The Best Way To Start Playing Fingerstyle Guitar For Beginners
Intro
Do you like listening to fingerstyle guitar music artists like Bob Dylan, Chet Atkins, Tommy Emmanuel, Ben Walker, Ben Howard or any other blues, folk or acoustic rock guitarists who play guitar with their fingers?
If you do, and you are a beginner on guitar, you are probably wondering what the best way for you is to start playing fingerstyle (or fingerpicking as some call it) guitar styles. This article will attempt to answer that question!
Exercises
To get started playing fingerstyle guitar, you can start getting your picking hand fingers used to playing the open strings using some simple exercises. The first two of these exercises are even easier than playing any chords, scales or melodies because they are all on open strings! So these could easily be the very first things you ever play on guitar, and you’ll be on the right path to becoming a fingerstyle master!
Fingerstyle Exercise 1
With the guitar in a comfortable position, use your picking hand to play the Low E (6th) String with your thumb, the G (3rd) string with your index finger, the B (2nd) string with your middle finger, the High E (1st) string with your ring finger, and then use the same fingers in the opposite direction. Here is the tab:
You might notice that the first exercise sounds like the start to Metallica’s “Nothing Else Matters”. You are making music already!
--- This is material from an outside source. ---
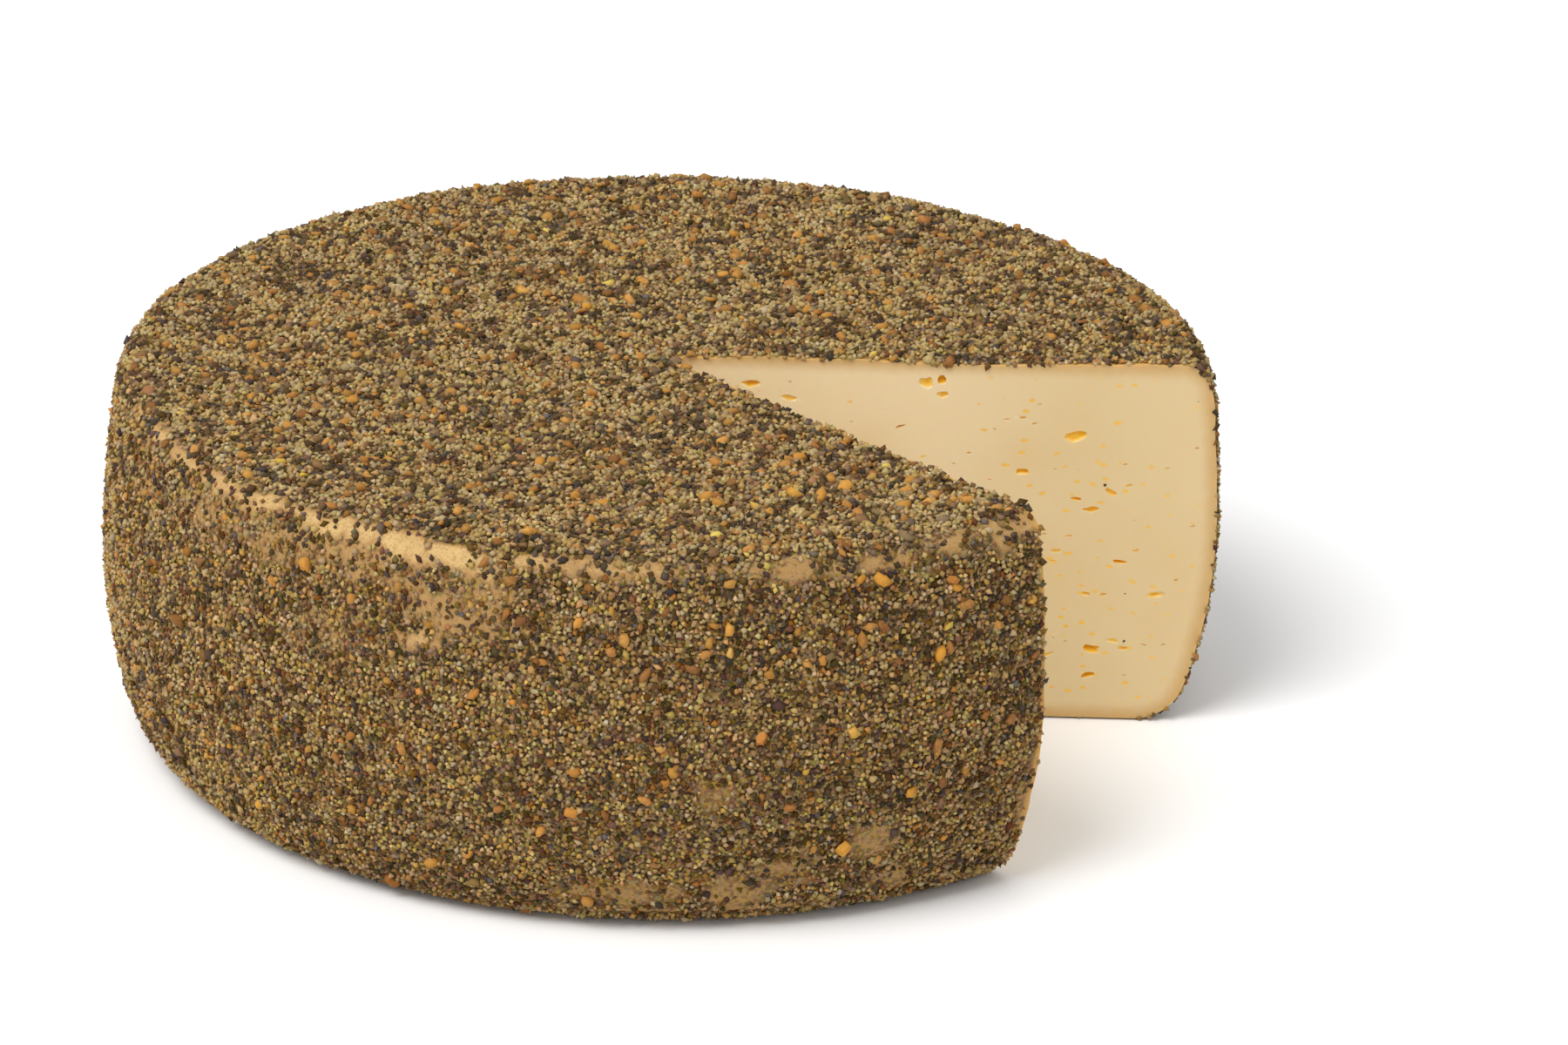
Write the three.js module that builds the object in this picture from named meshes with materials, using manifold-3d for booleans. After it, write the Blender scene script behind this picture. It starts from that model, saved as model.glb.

Play this exercise on a loop for a few minutes, at a slow enough speed that you can get the notes consistently and evenly. Once you can do that, speed up gradually, keeping your hand and shoulders relaxed. This will gradually build your fingerstyle strength and dexterity.
Note: from now on we’ll abbreviate the right hand fingering, to “t”, “i”, “m”, and “r”, which stands for thumb, index, middle, and ring.
Fingerstyle Exercise 2:
To progress with your fingerstyle technique, you can move on to exercise 2. This is the same except now your thumb alternates picking different strings.
Make sure the notes are all ringing out all the time. Don’t stop any string from ringing – this means once you have played a string, don’t touch it again until the next time you play it. For this your hand must hover over and near the strings but not touching them.
Fingerstyle Exercise 3:
This time you will hold down the chord Am, and play strings 5 3 2 1 2 3 4 3 2 1 2 3, then switch to Em and play strings 6 3 2 1 2 3 5 3 2 1 2 3.
It’s the bass notes which are changing here, the higher notes of the chord remain the same.
Mastery
Although these exercises are simple, you can build great strength in your fingerstyle technique by playing them:
- From very slow to very fast using a metronome
- From very quiet to very loud making sure every note is at a consistent level (in other words, when you are playing quiet there are no loud notes that jump out unexpectedly, or vice versa).
- Playing quiet but accenting certain notes, like playing Fingerstyle Exercise 3 and picking the 1st string very loud every time, but all the other strings very quietly. This REALLY improves your control!
Conclusion
If you practice these exercises diligently, you will set up an excellent foundation for yourself in fingerstyle technique, and in the future it will be no problem for you to add other techniques such as Alternating Thumb (or Clawhammer as some people call it), Travis Picking, or other more complex forms of fingerstyle.